Qual achas que vai ser o legado que vais deixar no Mundo?
Os meus 2 filhos, os meus 4 netos e os meus 4 bisnetos. Dei muitas vidas. Gerei vidas e uma família muito grande. Uma dádiva que tenho de agradecer a Deus por ter dado ao mundo. E outras que hão-de vir com a marca da Bequinhas. Uma herança de ouro. Vou voltar a ficar viva, se partir entretanto, sempre que os meus gerarem vida eu vou estar entre eles. Essa é a minha Herança.
Dá uma mensagem a quem está a ler esta conversa.
Sejam Amigos, o Mundo precisa de Amor e de Honestidade. Se todos fôssemos mais honestos, mais amigos, certamente estaríamos todos melhores.
Sejam Alegres, Sinceros e Amigos. Não voltem as costas mas sim deêm as mãos, olhem nos olhos e sejam Amigos!!!

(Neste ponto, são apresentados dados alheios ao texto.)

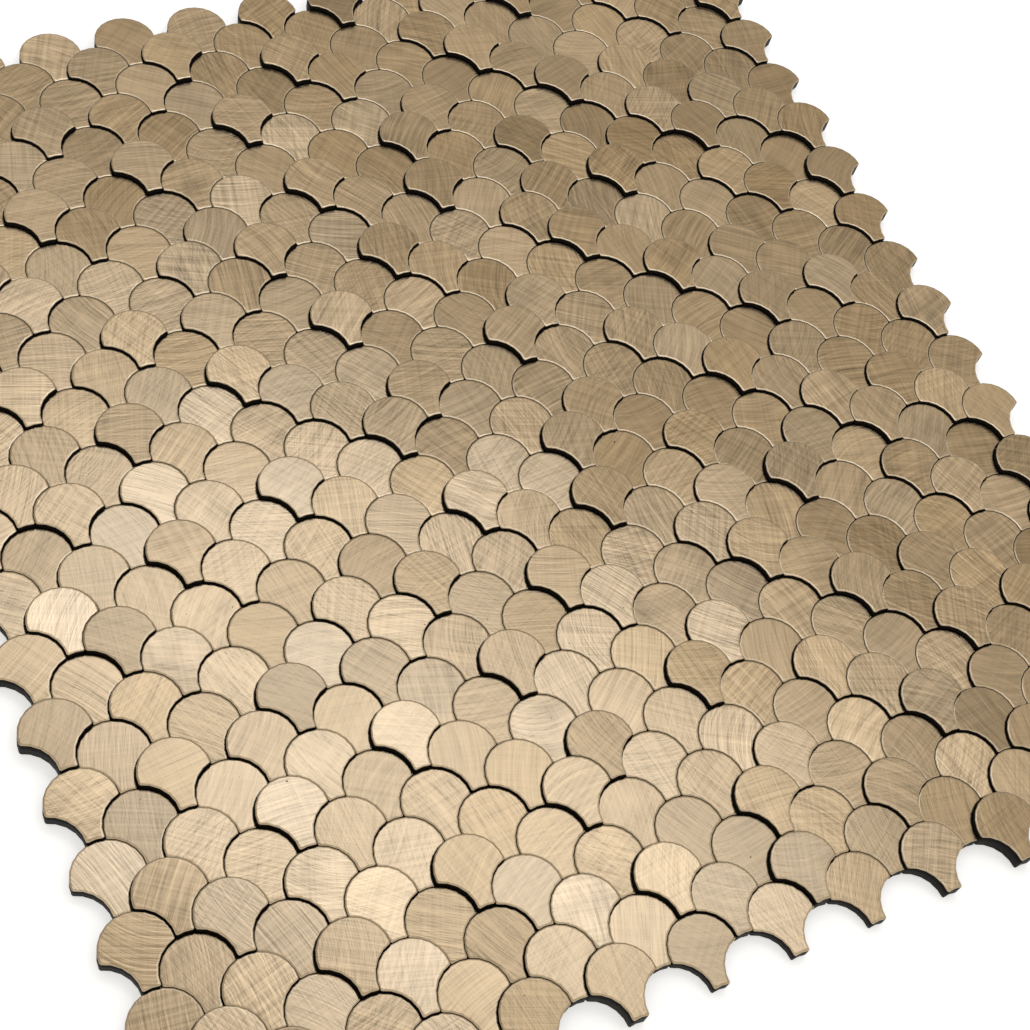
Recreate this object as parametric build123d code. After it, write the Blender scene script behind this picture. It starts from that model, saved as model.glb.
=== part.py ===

Nesta conversa ficou muito tema por falar, muita estória por contar, mas foi das conversas mais bonitas, mais inspiradoras e mais honestas que tive com a minha Avó.
As Avós são sem dúvida muito importantes na minha/nossa Vida. Acredito mesmo que têm o dom de perdoar, de ajudar, de nos acalmar e de nos amar infinitamente.
Meus queridos filhos, a Avó Mô estará sempre connosco. Basta guardá-la no coração.